KN-17 (Hwasong-12), range of 4,500km (2,800 miles), can reach the US
base in Guam; KN-20 (Hwasong-14), range 10,000km, is an intercontinental
ballistic missile capable of reaching New York; finally KN-22
(Hwasong-15) puts the entire United States within range. The US has
advanced interceptor technologies in its arsenal but if even one nuclear
tipped missile reaches a big US city it’s doomsday for America. The
yield of the 3 September 2017 nuclear test, most experts estimate, was
100+ kilotons – more than five ‘Hiroshimas’.
The two Kores remain officially at war as no peace treaty has been
signed. An armistice was entered into in 1953 and a Demilitarised Zone
(DMZ) established by the UN (USA), China and North Korea. Behind the DMZ
and beyond the reach of US and SK artillery, NK’s missiles have the
ability to destroy two-thirds of South Korea’s industrial and critical
infrastructure.
Although there are reports that NK’s economy has improved in the last
five years, others say prosperity is visible only in Pyongyang and
confined to the well-to-do classes. The countryside is still said to be
dirt poor though food shortages have eased after the bumper harvest of
2014. As recently as January 2018, UNICEF launched a $16.5 million
emergency relief package while the government funnelled a quarter of its
revenue into military programmes! South Korea is the country most
alarmed by NK’s military capability and is shaken by the collapse of the
Hanoi summit. South Korean President Moon Jae-in is on record last year
saying "Chairman Kim has repeatedly expressed his strong will to
denuclearize; he wants to focus on economic development".
But we are not back to square-one because a US military strike at NK is
no longer thinkable and war on the Korean Peninsula is near impossible
in the foreseeable future. Kim will keep his bombs and missiles for now
and presumably be smart enough not to carry out any more tests. The
downside for him is that US enforced sanctions remain in place. So his
obvious game ploy is to convince China and Russia, and more discreetly
South Korea and Japan that he went a long way offering concessions that
the US rejected. China and South Korea are critical; the former can turn
a blind eye to sanctions evading goods transported into NK by rail and
South Korea is keen to improve economic conditions in the North, the one
sure road to lasting peace. The overall scorecard at this point in time
reads Kim 2, Trump 1; 3 in total, so some progress has been made on a
tinderbox issue though to appearances the summit collapsed.
How will this play in the bigger global picture. The two principal
issues that will determine the future of the world in the Twenty-first
Century are Climate Change and Sino-American relations. The US-NK drama
is, comparatively, a storm in a teacup. The US is embroiled more deeply
than it need have been because of Trump’s unnecessary fireworks in 2017.
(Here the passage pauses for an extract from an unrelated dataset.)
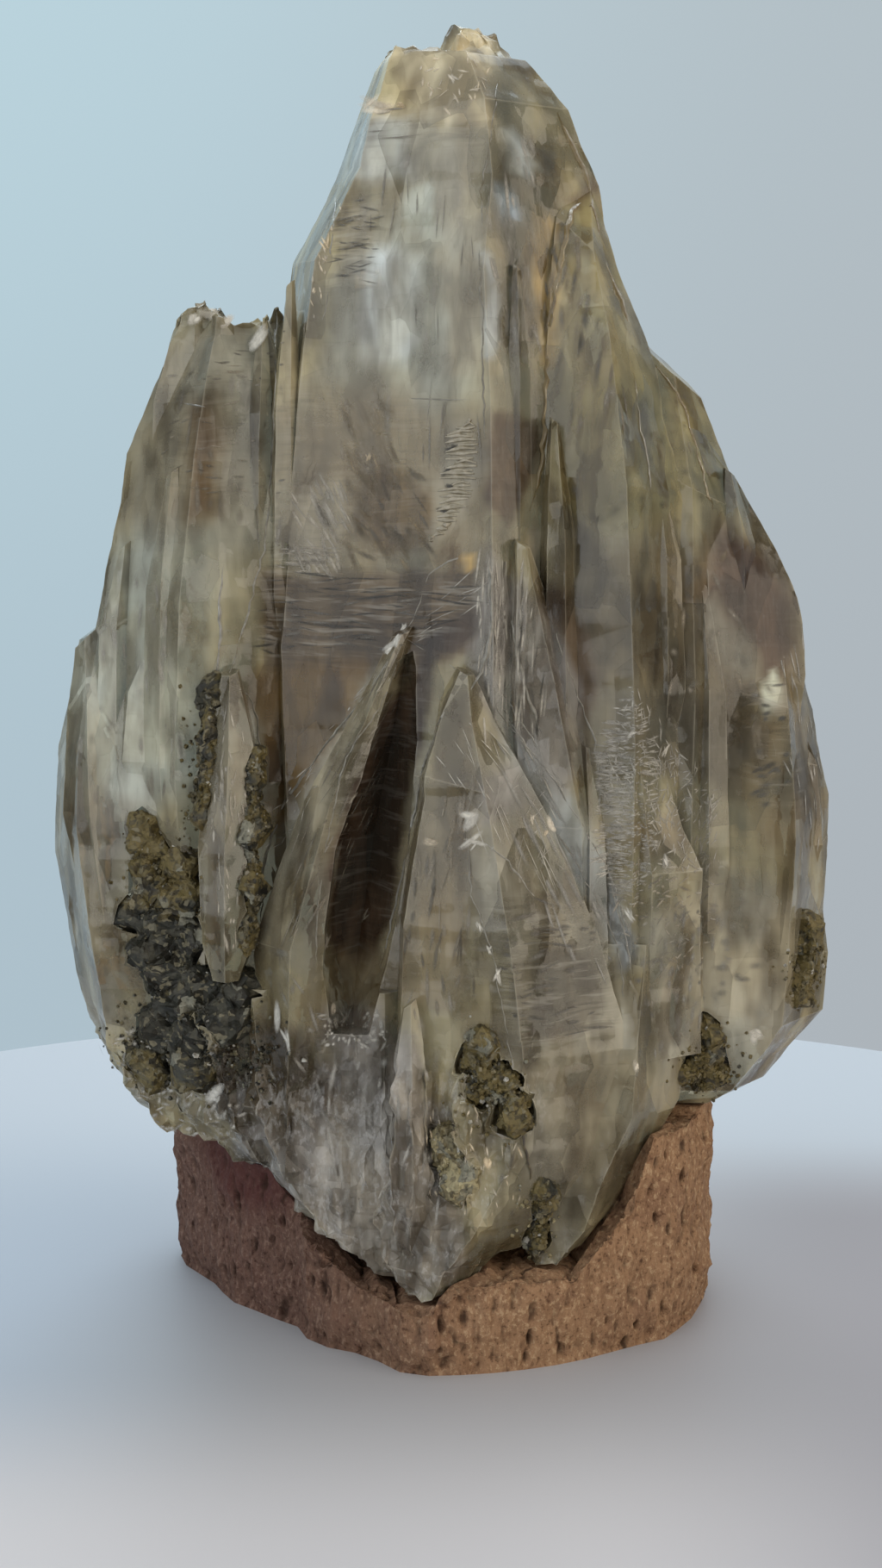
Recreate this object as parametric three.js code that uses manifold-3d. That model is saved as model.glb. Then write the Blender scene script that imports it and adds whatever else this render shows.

China on the other hand is sitting on the side-lines and contemplating
how to best exploit things. Naturally it is worried about a
nuclear-armed missile-capable North Korea on its doorstep but on the
political side it is pleased that the US and Japan continue to be tied
up in knots and need Beijing as a go between. Ah well, the world most
likely will keep going round and round as usual.